New medicinesHealth and social care providers need help to tackle the growing threat of antimicrobial resistance, according to the National Institute for Health and Care Excellence.

NICE’s draft medicines practice guideline on antimicrobial medicines is to help health and social care commissioners, providers and prescribers to monitor the sensible use of antimicrobials to preserve their future effectiveness.

Antimicrobial medicines such as antibiotics have been the mainstay of treating infections for over 60 years. Although a new infectious disease has been discovered nearly every year during the past 30 years, few new antibiotics have been developed. As a result, existing antibiotics are used to treat an ever greater variety of infections and infectious diseases.

NHS Prescription services annual National Antibiotic Charts show that overall antibiotic prescribing in the community in England has been steadily increasing over several years.

“The more we use antibiotics, the less effective they become as diseases evolve and become resistant to existing antimicrobial medicines,” said Professor Alastair Hay, Professor of Primary Care and chair of the committee which developed the guideline. He added that resistance to all antimicrobials is increasing and, combined with a lack of new antimicrobial medicines, there is a heightened risk in the future that we may not be able to treat infections effectively.

“NICE’s recent guidance on diagnosing and treating pneumonia takes as its starting point the need for accurate assessment of respiratory infections like pneumonia to allow healthcare professionals to prescribe antibiotics responsibly,” he said.

“This adds to a number of initiatives to tackle the growing concerns about antimicrobial resistance and the appropriate use of antimicrobials, all within the context of overall antibiotic prescribing that has increased in primary care in England year on year.

“This NICE guideline considers the whole area of antimicrobial prescribing.

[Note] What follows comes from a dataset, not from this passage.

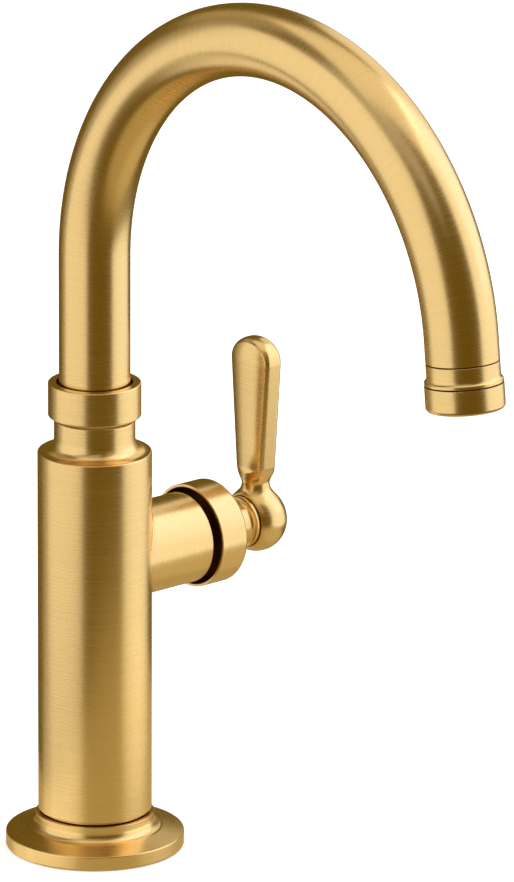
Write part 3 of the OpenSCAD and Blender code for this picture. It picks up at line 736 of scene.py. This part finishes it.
@dataclass
class Lever:
    """The round hub, the narrow neck and the flat blade, melted into one piece.

    Heights are taken from the hub's middle, and a melt is the width over which two forms run into
    each other. The blade is half_t thick to each side at its dome and loses thinning down to its
    foot. Its faces fall away by crown towards the edges, and on past them as far as crown_end half
    widths. The long edges' radius grows by softened up to the dome's top. The grid of the melt has
    cells of one voxel and reaches room_x and room_y from the hub's middle, and room_top above the
    blade. rim is the chamfer round the hub's flat face.
    """

    hub_r: float = 12 * MM
    hub_round: float = 10.3 * MM
    neck_r: float = 5.0 * MM
    neck_top: float = 18 * MM
    neck_melt: float = 4.2 * MM
    foot_h: float = 15.0 * MM
    foot_corner: float = 5.4 * MM
    foot_melt: float = 3.0 * MM
    top_h: float = 68.5 * MM
    top_half: float = 10.0 * MM
    dome_h: float = 8.7 * MM
    foot_half: float = 7.05 * MM
    half_t: float = 5.4 * MM
    thinning: float = 0.5 * MM
    crown: float = 2.05 * MM
    crown_end: float = 1.15
    edge_r: float = 1.2 * MM
    softened: float = 1.8 * MM
    voxel: float = 0.27 * MM
    level: float = 0.5
    room_x: float = 11 * MM
    room_y: float = 13.2 * MM
    room_top: float = 1.2 * MM
    rim: float = 0.3 * MM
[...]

It looks at the evidence and makes recommendations for health and social care practitioners and organisations on the best ways to minimise antimicrobial resistance.”

As well as highlighting the need for local antimicrobial stewardship programmes, the draft guideline also recommends setting up multidisciplinary antimicrobial stewardship teams working across all care settings. These teams should be able to review prescribing and resistance data frequently and feed this information back to prescribers.

They should also be able to work with prescribers to understand the reasons for high, increasing or low volumes of antimicrobial prescribing as well as provide feedback and assistance to prescribers who prescribe antimicrobials outside of local guidelines where this is not justified.

Professor Mark Baker, Director of the Centre for Clinical Practice at NICE, said: “This draft guidance recognises that we need to encourage an open and transparent culture that allows health professionals to question antimicrobial prescribing practices of colleagues when these are not in line with local and national guidelines and no reason is documented.”

“But it’s not just prescribers who should be questioned about their attitudes and beliefs about antibiotics. It’s often patients themselves who, because they don’t understand that their condition will clear up by itself, or that perhaps antibiotics aren’t effective in treating it, may put pressure on their doctor to prescribe an antibiotic.”